___ INFORMATION PROVIDED ___

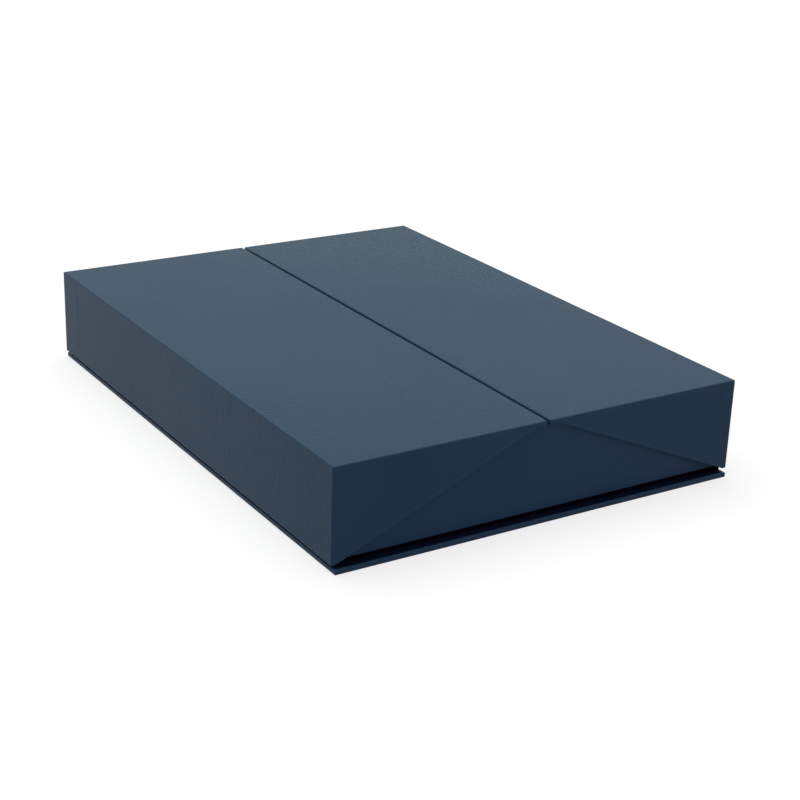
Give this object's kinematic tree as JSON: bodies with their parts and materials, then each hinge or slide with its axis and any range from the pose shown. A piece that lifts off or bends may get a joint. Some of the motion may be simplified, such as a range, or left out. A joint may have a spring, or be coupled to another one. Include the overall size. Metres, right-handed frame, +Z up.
{
  "type": "double door gift box",
  "caption": "Flat rigid gift box for papers: two winged doors hinged on the long sides open outwards from a central seam over a lined tray on a thin base board.",
  "frame": {"origin": "middle of the base's underside, on the table", "axes": "+X across the doors to the right one, +Y along the seam to the back end, +Z up"},
  "size_m": [0.231, 0.315, 0.052],
  "materials": {
    "covering_paper": "satin",
    "lining_paper": "matte",
    "board": "matte",
    "black_board": "matte",
    "hinge_cloth": "matte",
    "keeper_steel": "satin",
    "magnet_nickel": "polished"
  },
  "bodies": {
    "base": {"base_board": "board", "base_wrap": "covering_paper", "hinge_cloth": "hinge_cloth", "plinth_board": "black_board", "tray_floor_board": "board", "tray_front_board": "board", "tray_back_board": "board", "tray_left_board": "board", "tray_right_board": "board", "tray_wrap": "covering_paper", "tray_wall_lining": "lining_paper", "tray_floor_lining": "lining_paper", "steel_keepers": "keeper_steel"},
    "left_door": {"left_top_board": "board", "left_side_board": "board", "left_front_wing_board": "board", "left_back_wing_board": "board", "left_door_wrap": "covering_paper", "left_door_lining": "lining_paper", "left_front_wing_lining": "lining_paper", "left_back_wing_lining": "lining_paper", "left_hinge_leaf": "hinge_cloth", "left_magnets": "magnet_nickel"},
    "right_door": {"right_top_board": "board", "right_side_board": "board", "right_front_wing_board": "board", "right_back_wing_board": "board", "right_door_wrap": "covering_paper", "right_door_lining": "lining_paper", "right_front_wing_lining": "lining_paper", "right_back_wing_lining": "lining_paper", "right_hinge_leaf": "hinge_cloth", "right_magnets": "magnet_nickel"}
  },
  "joints": [
    {"name": "left_door_hinge", "type": "hinge", "parent": "base", "child": "left_door", "pos_m": [-0.11315, 0, 0.00285], "axis": [0, -1, 0], "range_deg": [0, 90]},
    {"name": "right_door_hinge", "type": "hinge", "parent": "base", "child": "right_door", "pos_m": [0.11315, 0, 0.00285], "axis": [0, 1, 0], "range_deg": [0, 90]}
  ]
}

___

• **REQUIREMENT**: Copy out every line from the material above in which the word "materials" appears.

• **TASK ANSWER**:
Give this object's kinematic tree as JSON: bodies with their parts and materials, then each hinge or slide with its axis and any range from the pose shown. A piece that lifts off or bends may get a joint. Some of the motion may be simplified, such as a range, or left out. A joint may have a spring, or be coupled to another one. Include the overall size. Metres, right-handed frame, +Z up.
  "materials": {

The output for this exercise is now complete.